Maitland’s library is dark and full of arcane volumes and collectibles; Sir Matthew has opulent billiard room with tribal masks; the original phrenologist’s apartment us awash with lush purples and reds, as well as a range of masks, dragons, books, crystal balls and skulls. There’s been a huge effort made here and it shows on the screen.
Francis handles the creeping tension and feelings of impending doom masterfully, initially allowing us to see through the skull’s eyes to a historical murder that it was responsible for, but then cutting to the present day with the viewer still trapped behind its eyes, looking out at Maitland and Sir Matthew. They might be ghoulish collectors of the uncanny, but Francis is making sure that we know that we as viewers, are no different in our desire to see the dark side of life.

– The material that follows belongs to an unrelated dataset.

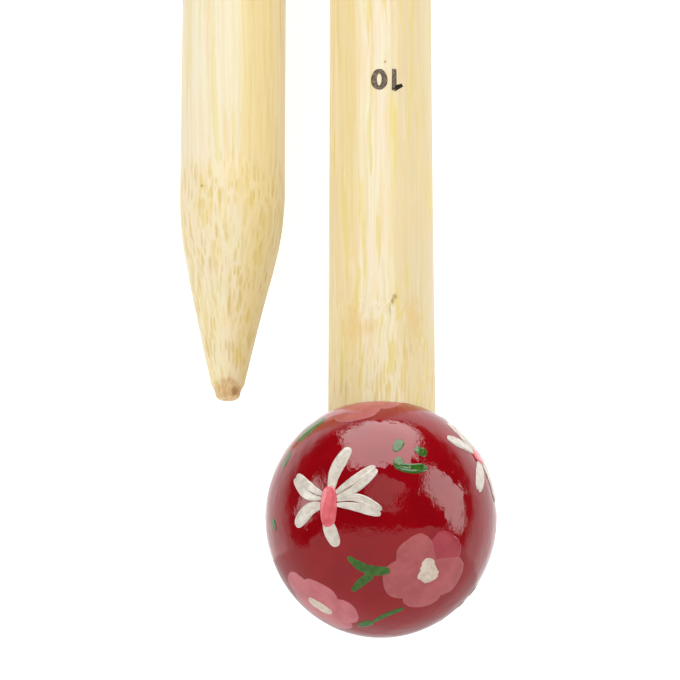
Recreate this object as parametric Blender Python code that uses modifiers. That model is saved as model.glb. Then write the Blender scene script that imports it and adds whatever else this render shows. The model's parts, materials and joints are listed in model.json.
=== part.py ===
"""A pair of straight bamboo knitting needles, size 10, with round wooden knobs.

Metres, +Z up. The pair lies on a table at z = 0, side by side and head to tail along Y. The origin is on the
table, at the middle of the pair. Each needle rests on its knob and on the end of its shaft, so its axis
slopes down by about one degree towards its tip.
"""

import math

import bmesh
import bpy
from mathutils import Matrix, Vector

# Driving dimensions, in metres.
SHAFT_RADIUS = 0.0050
NEEDLE_LENGTH = 0.3500  # overall, from the outside of the knob to the tip
KNOB_RADIUS = 0.01073  # across the needle
KNOB_HALF_LENGTH = 0.01110  # along the needle
AXIS_SPACING = 0.0142  # between the two needles, side by side
TIP_PAST_KNOB = 0.01380  # from one knob's centre to the other needle's tip, along the needle

# The point: a small flat, a dome, a straight taper and a rounded shoulder.
TIP_FLAT_RADIUS = 0.0006
TIP_DOME_RADIUS = 0.00130
TIP_DOME_LENGTH = 0.00095
TAPER_TOP_RADIUS = 0.00422
TAPER_LENGTH = 0.01430  # from the tip to the start of the shoulder
SHOULDER_LENGTH = 0.00670

# The glued joint inside the knob.
CLEARANCE = 0.0003
SOCKET_DEPTH = 0.0115  # from the knob's mouth plane to the end of the socket's straight wall
DRILL_POINT_ANGLE = math.radians(118)
SHAFT_END_CHAMFER = 0.0006
GLUE_ABOVE_CONE = 0.0004  # thickness of the glue plug's straight rim

# How finely the turned shapes are divided.
SEGMENTS = 48
KNOB_RINGS = 26
DOME_RINGS = 5
SHOULDER_RINGS = 6
MERGE_DISTANCE = 0.000001
SMOOTH_ANGLE = math.radians(35)

COLLECTION_NAME = "straight_knitting_needles"

# Distances along a needle's own axis, from the outside of its knob.
KNOB_CENTRE = KNOB_HALF_LENGTH
SOCKET_RADIUS = SHAFT_RADIUS + CLEARANCE
SOCKET_MOUTH = KNOB_CENTRE + KNOB_HALF_LENGTH * math.sqrt(1 - (SOCKET_RADIUS / KNOB_RADIUS) ** 2)
SOCKET_WALL_END = SOCKET_MOUTH - SOCKET_DEPTH
CONE_SLOPE = 1 / math.tan(DRILL_POINT_ANGLE / 2)
SOCKET_POINT = SOCKET_WALL_END - SOCKET_RADIUS * CONE_SLOPE
SHAFT_BACK_END = SOCKET_WALL_END + GLUE_ABOVE_CONE + CLEARANCE
SHOULDER_START = NEEDLE_LENGTH - TAPER_LENGTH - SHOULDER_LENGTH

# How the pair lies: the slope of each axis, and how far each knob's centre is from the origin along Y.
SLOPE = math.asin((KNOB_RADIUS - SHAFT_RADIUS) / (SHOULDER_START - KNOB_CENTRE))
KNOB_OFFSET = ((NEEDLE_LENGTH - KNOB_CENTRE) * math.cos(SLOPE) + TIP_PAST_KNOB) / 2


def clear_scene():
    """Removes every object that the scene starts with."""
    for item in list(bpy.data.objects):
        bpy.data.objects.remove(item, do_unlink=True)


def make_collection(name):
    """A new collection in the scene."""
    collection = bpy.data.collections.new(name)
    bpy.context.scene.collection.children.link(collection)
    return collection


def make_material(name, colour, roughness):
    """A plain Principled material; nothing on the needles is metal."""
    material = bpy.data.materials.new(name)
    material.use_nodes = True
    shader = material.node_tree.nodes["Principled BSDF"]
    shader.inputs["Base Color"].default_value = (*colour, 1.0)
    shader.inputs["Roughness"].default_value = roughness
    shader.inputs["Metallic"].default_value = 0.0
    return material


def bamboo_material():
    """Pale polished bamboo."""
    return make_material("bamboo", (0.86, 0.70, 0.42), 0.38)


def lacquer_material():
    """Deep red gloss lacquer over wood."""
    return make_material("red_lacquer", (0.33, 0.004, 0.010), 0.08)


def glue_material():
    """Cured wood glue, an amber cream."""
    return make_material("wood_glue", (0.72, 0.55, 0.26), 0.30)


def turned(name, profile, material, collection):
    """A solid of revolution about Z. The profile's (radius, height) points run down its outer side."""
    mesh = bpy.data.meshes.new(name)
    shape = bmesh.new()
    points = [shape.verts.new((radius, 0.0, height)) for radius, height in profile]
    for upper, lower in zip(points, points[1:]):
        shape.edges.new((upper, lower))
    shape.to_mesh(mesh)
    shape.free()
    item = bpy.data.objects.new(name, mesh)
    collection.objects.link(item)
    screw = item.modifiers.new("turn", "SCREW")
    screw.axis = "Z"
    screw.angle = 2 * math.pi
    screw.steps = SEGMENTS
    screw.render_steps = SEGMENTS
    screw.use_merge_vertices = True
    screw.merge_threshold = MERGE_DISTANCE
    screw.use_smooth_shade = True
    mesh.materials.append(material)
    return item


def bake_turning(item):
    """Applies the turning and shades round surfaces smooth, with true edges kept sharp."""
    graph = bpy.context.evaluated_depsgraph_get()
    mesh = bpy.data.meshes.new_from_object(item.evaluated_get(graph))
    item.modifiers.clear()
    item.data = mesh
    mesh.name = item.name
    mesh.shade_smooth()
    mesh.set_sharp_from_angle(angle=SMOOTH_ANGLE)


def dome_points():
    """The rounding between the tip's small flat and the straight taper, from the flat down."""
    points = []
    for ring in range(DOME_RINGS + 1):
        turn = math.pi / 2 * ring / DOME_RINGS
        radius = TIP_FLAT_RADIUS + (TIP_DOME_RADIUS - TIP_FLAT_RADIUS) * math.sin(turn)
        height = NEEDLE_LENGTH - TIP_DOME_LENGTH * (1 - math.cos(turn))
        points.append((radius, height))
    return points


def shoulder_points():
    """The rounded shoulder from the taper to the full shaft: a curve tangent to both, from the taper down."""
    taper_end = Vector((TAPER_TOP_RADIUS, NEEDLE_LENGTH - TAPER_LENGTH))
    shaft_start = Vector((SHAFT_RADIUS, SHOULDER_START))
    taper_slope = (TAPER_TOP_RADIUS - TIP_DOME_RADIUS) / (TAPER_LENGTH - TIP_DOME_LENGTH)
    reach = (SHAFT_RADIUS - TAPER_TOP_RADIUS) / taper_slope
    corner = Vector((SHAFT_RADIUS, taper_end.y - reach))
    points = []
    for ring in range(SHOULDER_RINGS + 1):
        t = ring / SHOULDER_RINGS
        point = (1 - t) ** 2 * taper_end + 2 * t * (1 - t) * corner + t**2 * shaft_start
        points.append((point.x, point.y))
    return points


def shaft_profile():
    """The bamboo shaft, from the middle of its tip down to the middle of its glued end."""
    back = [
        (SHAFT_RADIUS, SHAFT_BACK_END + SHAFT_END_CHAMFER),
        (SHAFT_RADIUS - SHAFT_END_CHAMFER, SHAFT_BACK_END),
        (0.0, SHAFT_BACK_END),
    ]
    return [(0.0, NEEDLE_LENGTH)] + dome_points() + shoulder_points() + back


def knob_profile():
    """The knob: up its drilled socket, out over the mouth's edge and down its egg-round outside."""
    points = [(0.0, SOCKET_POINT), (SOCKET_RADIUS, SOCKET_WALL_END)]
    start = math.asin(SOCKET_RADIUS / KNOB_RADIUS)
    for ring in range(KNOB_RINGS):
        turn = start + (math.pi - start) * ring / KNOB_RINGS
        points.append((KNOB_RADIUS * math.sin(turn), KNOB_CENTRE + KNOB_HALF_LENGTH * math.cos(turn)))
    points.append((0.0, 0.0))
    return points


def glue_profile():
    """The plug of cured glue that fills the drill point under the shaft's end."""
    inset = CLEARANCE / math.sin(DRILL_POINT_ANGLE / 2)
    rim = SOCKET_RADIUS - CLEARANCE
    top = SOCKET_WALL_END + GLUE_ABOVE_CONE
    rim_bottom = SOCKET_POINT + inset + rim * CONE_SLOPE
    return [(0.0, top), (rim, top), (rim, rim_bottom), (0.0, SOCKET_POINT + inset)]


def make_needle(side, x, heading, materials, collection):
    """One needle: shaft, knob and glue under an empty at the knob's centre, its point towards heading on Y."""
    pivot = bpy.data.objects.new(side + "_needle", None)
    collection.objects.link(pivot)
    shapes = {"shaft": shaft_profile(), "knob": knob_profile(), "glue": glue_profile()}
    for piece, profile in shapes.items():
        item = turned(f"{side}_{piece}", profile, materials[piece], collection)
        item.location = (0.0, 0.0, -KNOB_CENTRE)
        item.parent = pivot
    along = Vector((0.0, heading * math.cos(SLOPE), -math.sin(SLOPE)))
    across = Vector((-heading, 0.0, 0.0))
    upward = along.cross(across)
    turn = Matrix((across, upward, along)).transposed().to_4x4()
    pivot.matrix_world = Matrix.Translation((x, -heading * KNOB_OFFSET, KNOB_RADIUS)) @ turn
    return pivot


def main():
    clear_scene()
    collection = make_collection(COLLECTION_NAME)
    materials = {"shaft": bamboo_material(), "knob": lacquer_material(), "glue": glue_material()}
    make_needle("right", AXIS_SPACING / 2, 1, materials, collection)
    make_needle("left", -AXIS_SPACING / 2, -1, materials, collection)
    bpy.context.view_layer.update()
    for item in [o for o in collection.objects if o.type == "MESH"]:
        bake_turning(item)


main()
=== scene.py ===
import json
import math
from functools import partial

import bmesh
import bpy
from mathutils import Matrix, Quaternion, Vector, noise


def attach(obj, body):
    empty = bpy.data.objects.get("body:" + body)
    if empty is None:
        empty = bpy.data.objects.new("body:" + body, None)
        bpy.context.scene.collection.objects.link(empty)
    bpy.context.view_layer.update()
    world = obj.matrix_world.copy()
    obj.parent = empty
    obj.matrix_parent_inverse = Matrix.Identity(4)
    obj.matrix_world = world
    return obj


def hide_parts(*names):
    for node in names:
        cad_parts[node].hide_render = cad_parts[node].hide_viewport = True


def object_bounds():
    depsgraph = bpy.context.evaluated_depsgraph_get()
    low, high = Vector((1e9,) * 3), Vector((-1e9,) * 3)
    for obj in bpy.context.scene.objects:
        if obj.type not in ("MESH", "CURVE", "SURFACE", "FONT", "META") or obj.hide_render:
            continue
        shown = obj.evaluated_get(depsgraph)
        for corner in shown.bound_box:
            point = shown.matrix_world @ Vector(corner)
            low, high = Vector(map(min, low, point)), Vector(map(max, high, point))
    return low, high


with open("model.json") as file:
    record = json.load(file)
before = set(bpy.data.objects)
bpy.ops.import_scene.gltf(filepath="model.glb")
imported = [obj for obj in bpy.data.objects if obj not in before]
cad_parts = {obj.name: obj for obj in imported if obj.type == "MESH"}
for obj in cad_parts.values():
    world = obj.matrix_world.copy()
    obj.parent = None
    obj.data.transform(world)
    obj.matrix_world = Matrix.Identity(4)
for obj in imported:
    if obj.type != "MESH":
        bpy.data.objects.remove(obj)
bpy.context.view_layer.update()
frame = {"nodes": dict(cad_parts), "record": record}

# The looks of a pair of bamboo knitting needles with painted knobs. Lengths are in metres in the scene; the
# helpers below work in millimetres on a needle's own axes: Z runs from the outside of its knob to its tip, Y
# points up from the table, and the origin is at the outside of the knob.
MM = 0.001
SEED = 10  # picks the noise that makes the shafts slightly uneven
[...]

There’s a nightmarish quality to The Skull that takes a while to get fully going, but doesn’t let up once it does. The Russian roulette in the pseudo-courtroom scene is as surreal as it is nasty, while the later scenes of the skull flying around are given an accidental otherworldly quality by dint of the less-than convincing effect used.

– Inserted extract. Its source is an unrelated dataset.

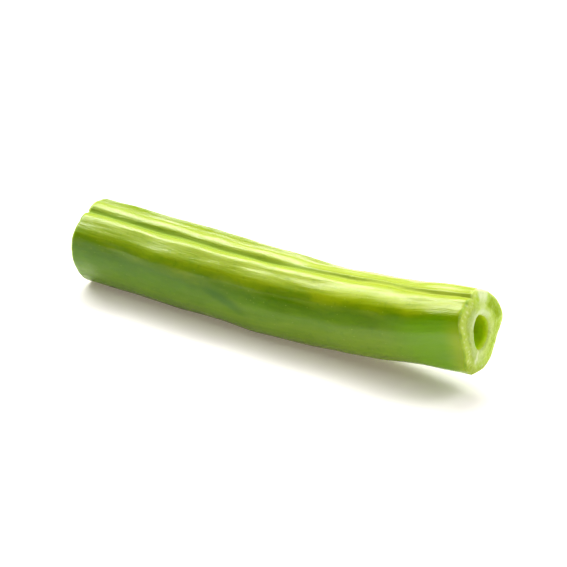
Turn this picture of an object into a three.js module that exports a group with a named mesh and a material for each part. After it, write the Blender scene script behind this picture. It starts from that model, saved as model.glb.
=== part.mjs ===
// A cut length of raw green bean: a piece of pod sliced square at both ends, with a young seed at each end.
// Millimetres, +Z up, z = 0 is the surface that the bean lies on. +X runs along the pod to the lifted end.
// The pod lies on its back rib, so the seam with its groove is on top.
import * as THREE from "three";

// The pod's middle line: straight along X, then bent up towards the right-hand end.
const POD_RUN = 50.8; // from cut to cut, measured along X
const AXIS_HEIGHT = 4.88; // of the straight part, a little less than the pod's depth: the rib is pressed flat
const LIFT_SLOPE = 0.129; // of the lifted end
const BEND_START = 21;
const BEND_END = 39.8;

// The pod's cross section: broad shoulders beside the seam, narrowing to the back rib.
const HALF_WIDTH = 4.27;
const HALF_HEIGHT = 4.52;
const DROP = 0.52; // how much lower the seam lies, and the back rib with it, than on an even oval
const SHOULDERS = 0.14; // share by which the seam side is broader and the back narrower
const FULLNESS = 0.2; // share by which both are fuller
const GIRTH = [[0, 0.99], [14, 1.018], [24, 1.021], [32.5, 0.986], [43, 0.966], [POD_RUN, 0.963]];
const TWIST = [[0, -3], [12, -4], [33, 5.3], [41, 9.5], [POD_RUN, 23]]; // degrees, + turns the seam to +Y

// The seam leans from the section's top to the front: [place along X, radians], below 0 to the front.
const SEAM_LEAN = [[0, -0.15], [29, -0.18], [37, -0.21], [46.3, -0.47], [POD_RUN, -0.53]];

// The seam: a groove with a fine string beside it and a soft lip on each side, measured across the seam.
// The shares are of the full height at places along the pod.
const GROOVE_DEPTH = 0.36;
const GROOVE_HALF_WIDTH = 0.45;
const GROOVE_SHARE = [[0, 1], [22, 1], [29, 0.55], [37, 0.12], [43, 0.18], [47, 0.35], [POD_RUN, 0.55]];
const STRING_HEIGHT = 0.32;
const STRING_PLACE = 0.34;
const STRING_HALF_WIDTH = 0.26;
const STRING_SHARE = [[0, 0.1], [26, 0.1], [34, 0.7], [41, 0.45], [POD_RUN, 0.5]];
const LIP_HEIGHT = 0.22;
const LIP_PLACE = 1.25;
const LIP_HALF_WIDTH = 0.75;
const LIP_SHARE = [[0, 1], [34, 1], [42, 0.4], [POD_RUN, 0.75]];
const RIB_HEIGHT = 0.12; // of the back rib
const RIB_HALF_WIDTH = 0.4;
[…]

It’s the final scenes that really set The Skull apart though, as with the exception of Christopher Lee’s last, desperate words in his billiard room, the film is almost entirely silent for the last 30 minutes or so. It’s all about Cushing, plummeting into madness and murder.
As soon as Marco falls/is pushed to his doom, the skull begins to exert its influence on Maitland, it’s baleful gaze following him around the room.
As it builds, avant-garde composer Elisabeth Lutyens really comes into her own. There’s a throbbing, pulsating sound and a droning organ in the background, accompanied by flashing lights, that really hits home the psychic onslaught Maitland is under and it’s all the more remarkable that it’s done without the need for any dialogue.
The Skull is that rare thing, a short story that deserved being stretched out. Visually stunning, with a cast to die for and some genuinely unsettling scenes, it saw Amicus score two classics in a row.